### Goal
Both end lines count: copy exactly from the line that contains "Lengths are in" to the line that contains "LIP_TO_TREAD_CHANGE = 12 * MM", and only those lines.

### Data lines
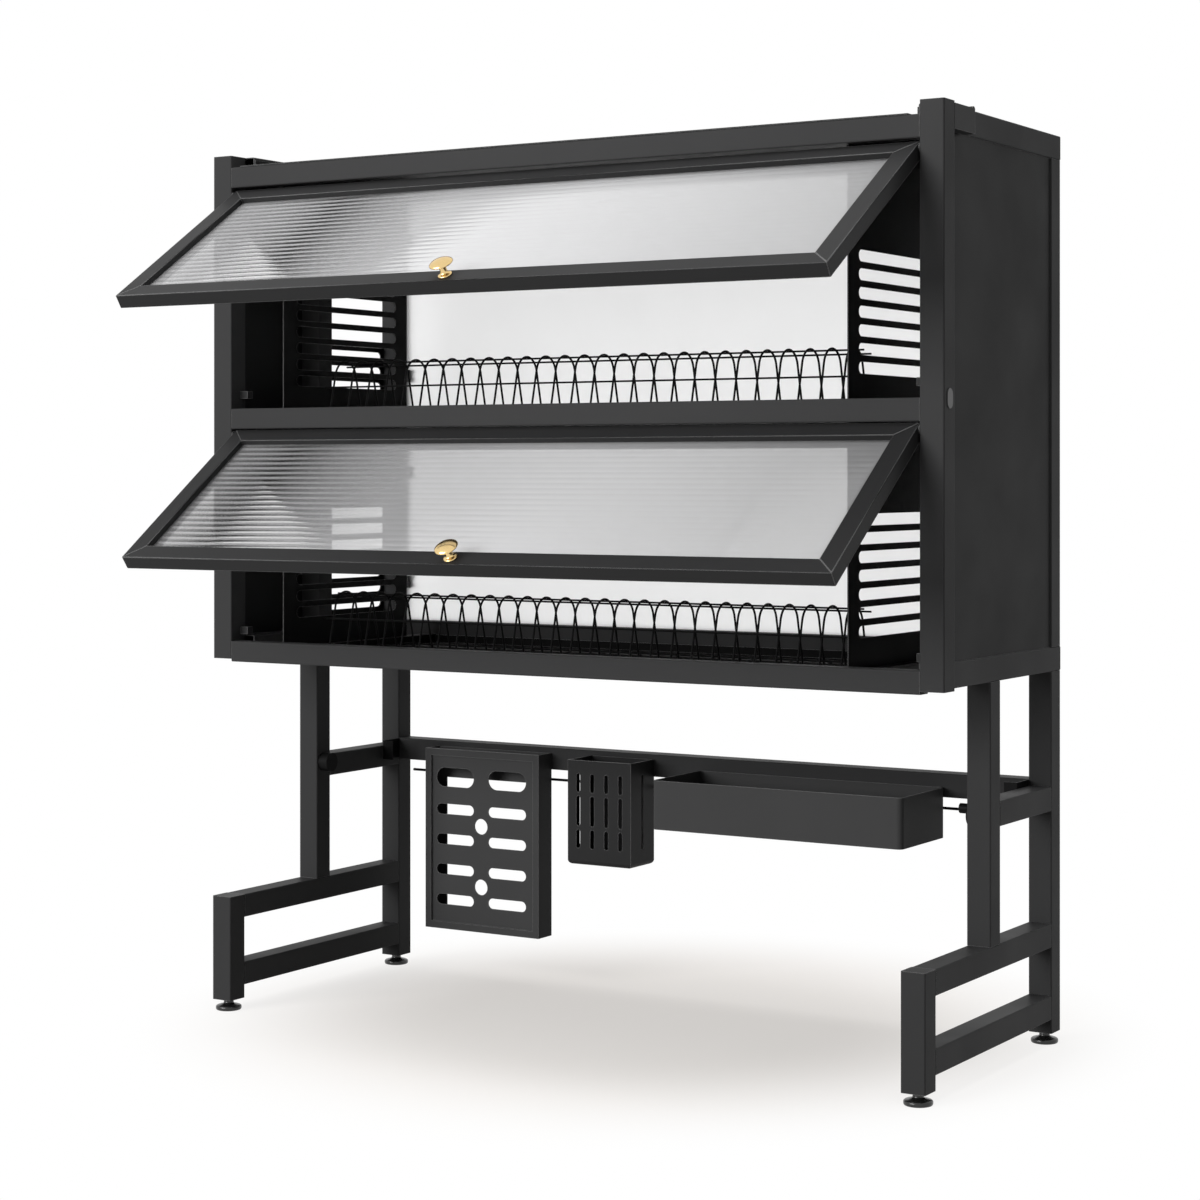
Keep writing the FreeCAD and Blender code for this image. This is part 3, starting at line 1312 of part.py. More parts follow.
def utensil_cage():
    """The cutlery cage: an open box with upright slots and cut lower corners."""
    body, outer = hung_box("cage")

    def low_edge(edge):
        return edge.CenterOfMass.z < EDGE_TOLERANCE and not runs_along(edge, "z")

    round_edges(body, outer, "cage_corner", low_edge)
    inside = ("cage_width - 2 * hung_wall", "cage_depth - 2 * hung_wall", "cage_height")
    block(body, "Subtractive", "inside", inside, ("hung_wall", "hung_wall", "cage_corner"))
    first = "cage_width / 2 - cage_slot_pitch * (cage_slot_count - 1) / 2"
    sketch = sketch_on(body, "slots", "XZ_Plane")
    level = "cage_low_slot"
    for length in ("cage_short_slot", "cage_long_slot", "cage_short_slot"):
        slot(sketch, level, first, length, "cage_slot_width", upright=True)
        level = f"{level} + {length} + cage_bridge"
    front_cut(body, sketch, "hung_wall", "front_slots", ("H_Axis", "cage_slot_pitch", "cage_slot_count"))
    side = sketch_on(body, "side_slot", "YZ_Plane")
    side_length = "2 * cage_short_slot + cage_long_slot + 2 * cage_bridge"
    slot(side, "cage_low_slot", "cage_depth / 2", side_length, "cage_slot_width", upright=True)
    cut_through(body, side, "side_slots")
    hooks(body, "cage")
    keep(body, "utensil_cage")


def sundries_tray():
    """The long open tray with rounded corners and drain slots in its floor."""
    body, _ = hung_box("tray")
    inside = ("tray_width - 2 * hung_wall", "tray_depth - 2 * hung_wall", "tray_height")
    hollow = block(body, "Subtractive", "inside", inside, ("hung_wall", "hung_wall", "hung_wall"))
    edge_middle = number("tray_height") / 2

    def inner_corner(edge):
        return runs_along(edge, "z") and edge.CenterOfMass.z > edge_middle + EDGE_TOLERANCE

    def outer_corner(edge):
        return runs_along(edge, "z") and edge.CenterOfMass.z < edge_middle + EDGE_TOLERANCE

    inner_rounding = round_edges(body, hollow, "tray_corner - hung_wall", inner_corner)
    round_edges(body, inner_rounding, "tray_corner", outer_corner)
    sketch = sketch_on(body, "drain", "XY_Plane")
    first = "tray_width / 2 - tray_slot_pitch * (tray_slot_count - 1) / 2"
    start = "(tray_depth - tray_slot_length) / 2"
    slot(sketch, start, first, "tray_slot_length", "tray_slot_width", upright=True)
    cut = cut_through(body, sketch, "drains")
    repeat(body, cut, sketch, "H_Axis", "tray_slot_pitch", "tray_slot_count")
    hooks(body, "tray")
    keep(body, "sundries_tray")


# Trim

def tube_end_caps():
    """Plugs, flush with the open ends of the tubes."""
    inner = "tube - 2 * tube_wall"
    members = []
    for side in SIDES:
        frame_x = f"{across(side, 'frame_side', 'tube')} + tube_wall"
        body_x = f"{across(side, 'body_side', 'tube')} + tube_wall"
        upright_size = (inner, inner, "plug_depth")
        lying_size = (inner, "plug_depth", inner)
        ends = (
            ("post_top", upright_size, frame_x, "cabinet_front + tube_wall", "cabinet_top - plug_depth"),
            ("post_foot", upright_size, frame_x, "cabinet_front + tube_wall", "cabinet_bottom"),
            ("foot_post", upright_size, body_x, "stand_front + tube_wall", "foot_post_top - plug_depth"),
            ("top_rail", lying_size, body_x, "rear_plane - plug_depth", "top_rail_bottom + tube_wall"),
            ("bottom_rail", lying_size, body_x, "rear_plane - plug_depth", "cabinet_bottom + tube_wall"),
        )
        for name, size, x, y, z in ends:
            body = new_body(f"{side}_{name}_plug", x, y, z)
            block(body, "Additive", "base", size)
            members.append(body)
    group("tube_end_caps", members)


def screw_covers():
    """The oval covers on the outer faces of the front posts."""
    members = []
    for side in SIDES:
        place = "-frame_side - cover_proud" if side == "left" else "frame_side"
        body = new_body(f"{side}_cover", place, "cabinet_front + tube / 2", "cover_centre")
        sketch = sketch_on(body, "oval", "YZ_Plane")
        slot(sketch, "-cover_height / 2", "0", "cover_height", "cover_width", upright=True)
        pad(body, sketch, "cover_proud")
        members.append(body)
    group("screw_covers", members)


# The whole object

front_posts()
front_rail("top_front_rail", "top_front_rail_bottom")
front_rail("middle_front_rail", "middle_front_rail_bottom")
front_rail("bottom_front_rail", "bottom_front_rail_bottom")
cabinet_side_rails()
rear_posts()
inner_uprights()
rear_rail("top_rear_rail", "top_rail_bottom")
rear_rail("middle_rear_rail", "middle_rail_bottom")
rear_rail("bottom_rear_rail", "cabinet_bottom + rear_rail_rise")
tier_bearers()
top_corner_blocks()
roof()
side_panel("left", "left_panel_back")
side_panel("right", "rear_front")
left_side_guards()
for each_tier in TIERS:
    for each_side in SIDES:
        partition(each_side, each_tier)
back_panels()
back_panel_clips()
frame_screws()
stand_tubes()
BEAM_CORNER = ("-inner_side", "rear_front", "beam_bottom")
keep(tube("beam", BEAM_CORNER, ("2 * inner_side", "tube", "tube"), "x"), "back_beam")
hanging_rod()
stand_brackets()
foot_inserts()
for foot_name, foot_x, foot_y in LEG_PLACES:
    levelling_foot(foot_name, foot_x, foot_y)
for each_tier in TIERS:
    drip_tray(each_tier)
    plate_rack(each_tier)
    door_frame(each_tier)
    door_corner_keys(each_tier)
    door_panel(each_tier)
    hinge_pins(each_tier)
    knob(each_tier)
hinge_bushes()
door_stops()
board_rack()
utensil_cage()
sundries_tray()
tube_end_caps()
screw_covers()
DOC.recompute()


def check_features():
    """Stop if a feature failed, a shape is empty or broken, or a cut or an addition changed nothing."""
    for thing in DOC.Objects:
        if "Invalid" in thing.State or "Error" in thing.State:
            raise RuntimeError(f"{thing.Label} failed: {thing.State}")
        base = getattr(thing, "BaseFeature", None)
        if base is None or thing.TypeId == "PartDesign::Body":
            continue
        change = thing.Shape.Volume - base.Shape.Volume
        if abs(change) < SMALLEST_CHANGE:
            raise RuntimeError(f"{thing.Name} changes nothing")
    for node in NODES:
        if node.Shape.isNull() or not node.Shape.isValid():
            raise RuntimeError(f"{node.Label} has no valid shape")


def write_parts():
    """Write every node to its own file."""
    os.makedirs("parts", exist_ok=True)
    for node in NODES:
        node.Shape.exportStep(f"parts/{node.Label}.step")
        box = node.Shape.BoundBox
        print(f"{node.Label:24s} {len(node.Shape.Solids):3d} solids  X {box.XMin:7.1f} {box.XMax:7.1f}"
              f"  Y {box.YMin:7.1f} {box.YMax:7.1f}  Z {box.ZMin:7.1f} {box.ZMax:7.1f}")
    print(f"{len(NODES)} nodes")


check_features()
write_parts()
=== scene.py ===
"""Looks of the covered dish drying rack: finishes, turned and ribbed pieces, floor, light and camera.

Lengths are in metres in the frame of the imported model: X to the right, Y to the back and Z up.
"""
import json
import logging
import math
from dataclasses import dataclass, field
from enum import Enum

import bmesh
import bpy
from mathutils import Matrix, Vector


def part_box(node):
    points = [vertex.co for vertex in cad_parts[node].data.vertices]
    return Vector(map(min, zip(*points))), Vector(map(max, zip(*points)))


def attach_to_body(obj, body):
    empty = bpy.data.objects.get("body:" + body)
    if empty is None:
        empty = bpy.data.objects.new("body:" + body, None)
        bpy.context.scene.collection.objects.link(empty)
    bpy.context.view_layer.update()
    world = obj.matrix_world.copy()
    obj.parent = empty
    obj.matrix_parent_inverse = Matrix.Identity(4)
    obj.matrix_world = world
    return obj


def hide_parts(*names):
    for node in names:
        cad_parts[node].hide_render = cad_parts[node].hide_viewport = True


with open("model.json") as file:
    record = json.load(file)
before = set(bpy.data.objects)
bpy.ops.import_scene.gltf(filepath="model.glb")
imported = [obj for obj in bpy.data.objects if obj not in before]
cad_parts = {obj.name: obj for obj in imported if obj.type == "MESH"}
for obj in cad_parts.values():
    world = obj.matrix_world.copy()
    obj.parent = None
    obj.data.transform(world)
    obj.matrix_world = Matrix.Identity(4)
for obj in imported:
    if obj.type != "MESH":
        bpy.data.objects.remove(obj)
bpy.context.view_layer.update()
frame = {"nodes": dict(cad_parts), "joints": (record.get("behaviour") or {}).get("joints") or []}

MM = 0.001
WHITE = (1.0, 1.0, 1.0)
FRONT_SKIN_SHARE = 0.3
BACKDROP_RAYS = ("Is Camera Ray", "Is Glossy Ray", "Is Transmission Ray")

LOG = logging.getLogger("dish_rack")

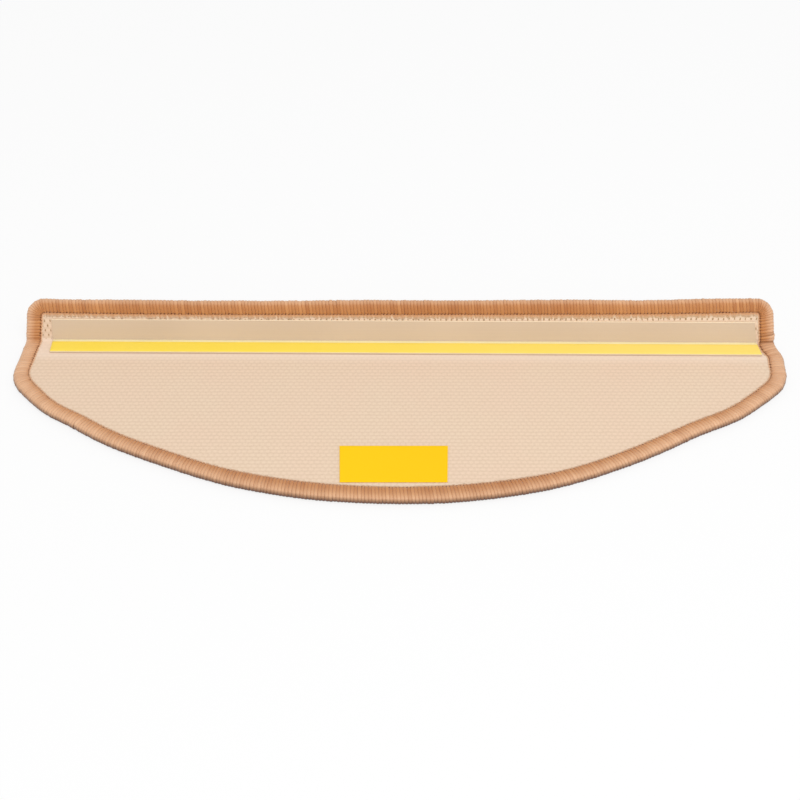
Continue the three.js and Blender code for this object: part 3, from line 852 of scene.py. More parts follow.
# %% Creases and fading
# Each crease presses the yarn in and darkens it with painted shade
CREASES = [
    {"along": 3.5 * MM, "reach": 3.0 * MM, "depth": 1.3 * MM, "painted_shade": 0.75},
    {"along": 12 * MM, "reach": 1.2 * MM, "depth": 0.7 * MM, "painted_shade": 0.6},
]
CREASE_SHADE = 0.5
BULGE_SHARE = 0.45
BULGE_REACH = 2.5
LIP_TO_TREAD_CHANGE = 12 * MM

# How far in from the nose the painted sheen reaches, as a share of the whipping's width, how much
# more where the edge faces sideways, and over what share it ends
LIP_PAINTED_SHEEN = {"reach": 0.16, "sideways": 0.34, "power": 2, "softness": 0.3, "sideways_softness": 0.2}
TREAD_PAINTED_SHEEN = {"reach": 0.32, "sideways": 0.68, "power": 1.3, "softness": 0.9, "sideways_softness": 0}


def crease_at(starts):
    """How deep the right fold's creases press each turn in, and how much painted shade they give it."""
    along = on_rim(starts, RIM[:, 1])
    on_right = on_rim(starts, RIM[:, 0]) > 0
    depth, painted_shade = np.zeros(len(starts)), np.zeros(len(starts))
    for crease in CREASES:
        place = (along - crease["along"]) / crease["reach"]
        bulge = BULGE_SHARE * np.exp(-(place / BULGE_REACH) ** 2)
        depth += crease["depth"] * (np.exp(-place ** 2) - bulge)
        painted_shade += crease["painted_shade"] * np.exp(-place ** 2)
    return depth * on_right, painted_shade * on_right


def painted_sheen_of(starts, inward):
    """How much painted sheen each point of each turn has, and how far each turn is on the tread part."""
    sideways = np.abs(on_rim(starts, RIM_OUTWARD)[:, 0])
    on_tread = soft_step(0.5 - on_rim(starts, RIM[:, 1]) / LIP_TO_TREAD_CHANGE)
    values = []
    for painted_sheen in (LIP_PAINTED_SHEEN, TREAD_PAINTED_SHEEN):
        reach = (painted_sheen["reach"] + painted_sheen["sideways"] * sideways ** painted_sheen["power"])[:, None]
        softness = (painted_sheen["softness"] + painted_sheen["sideways_softness"] * sideways)[:, None]
        values.append(soft_step((reach - inward) / softness + 0.5))
    return values[0] * (1 - on_tread[:, None]) + values[1] * on_tread[:, None], on_tread


# %% Spacing, unevenness and tones of the turns
TURN_PITCH = 2.85 * MM
TURN_UNEVENNESS = 0.07
TURN_SIDES = 8
SEED = 7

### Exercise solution
Lengths are in metres in the frame of the imported model: X to the right, Y to the back and Z up.
"""
import json
import logging
import math
from dataclasses import dataclass, field
from enum import Enum

import bmesh
import bpy
from mathutils import Matrix, Vector


def part_box(node):
    points = [vertex.co for vertex in cad_parts[node].data.vertices]
    return Vector(map(min, zip(*points))), Vector(map(max, zip(*points)))


def attach_to_body(obj, body):
    empty = bpy.data.objects.get("body:" + body)
    if empty is None:
        empty = bpy.data.objects.new("body:" + body, None)
        bpy.context.scene.collection.objects.link(empty)
    bpy.context.view_layer.update()
    world = obj.matrix_world.copy()
    obj.parent = empty
    obj.matrix_parent_inverse = Matrix.Identity(4)
    obj.matrix_world = world
    return obj


def hide_parts(*names):
    for node in names:
        cad_parts[node].hide_render = cad_parts[node].hide_viewport = True


with open("model.json") as file:
    record = json.load(file)
before = set(bpy.data.objects)
bpy.ops.import_scene.gltf(filepath="model.glb")
imported = [obj for obj in bpy.data.objects if obj not in before]
cad_parts = {obj.name: obj for obj in imported if obj.type == "MESH"}
for obj in cad_parts.values():
    world = obj.matrix_world.copy()
    obj.parent = None
    obj.data.transform(world)
    obj.matrix_world = Matrix.Identity(4)
for obj in imported:
    if obj.type != "MESH":
        bpy.data.objects.remove(obj)
bpy.context.view_layer.update()
frame = {"nodes": dict(cad_parts), "joints": (record.get("behaviour") or {}).get("joints") or []}

MM = 0.001
WHITE = (1.0, 1.0, 1.0)
FRONT_SKIN_SHARE = 0.3
BACKDROP_RAYS = ("Is Camera Ray", "Is Glossy Ray", "Is Transmission Ray")

LOG = logging.getLogger("dish_rack")

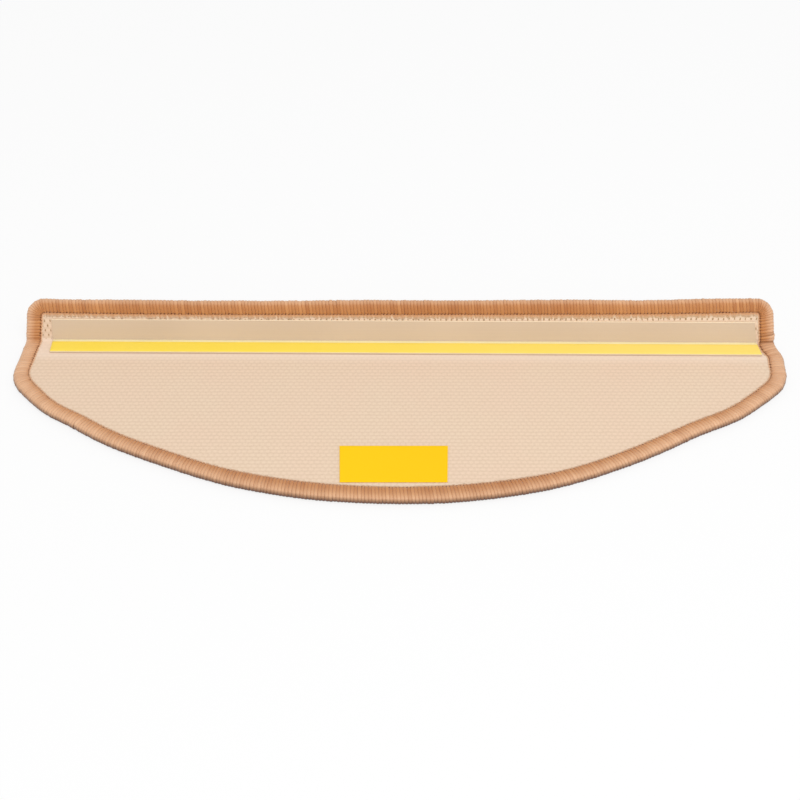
Continue the three.js and Blender code for this object: part 3, from line 852 of scene.py. More parts follow.
# %% Creases and fading
# Each crease presses the yarn in and darkens it with painted shade
CREASES = [
    {"along": 3.5 * MM, "reach": 3.0 * MM, "depth": 1.3 * MM, "painted_shade": 0.75},
    {"along": 12 * MM, "reach": 1.2 * MM, "depth": 0.7 * MM, "painted_shade": 0.6},
]
CREASE_SHADE = 0.5
BULGE_SHARE = 0.45
BULGE_REACH = 2.5
LIP_TO_TREAD_CHANGE = 12 * MM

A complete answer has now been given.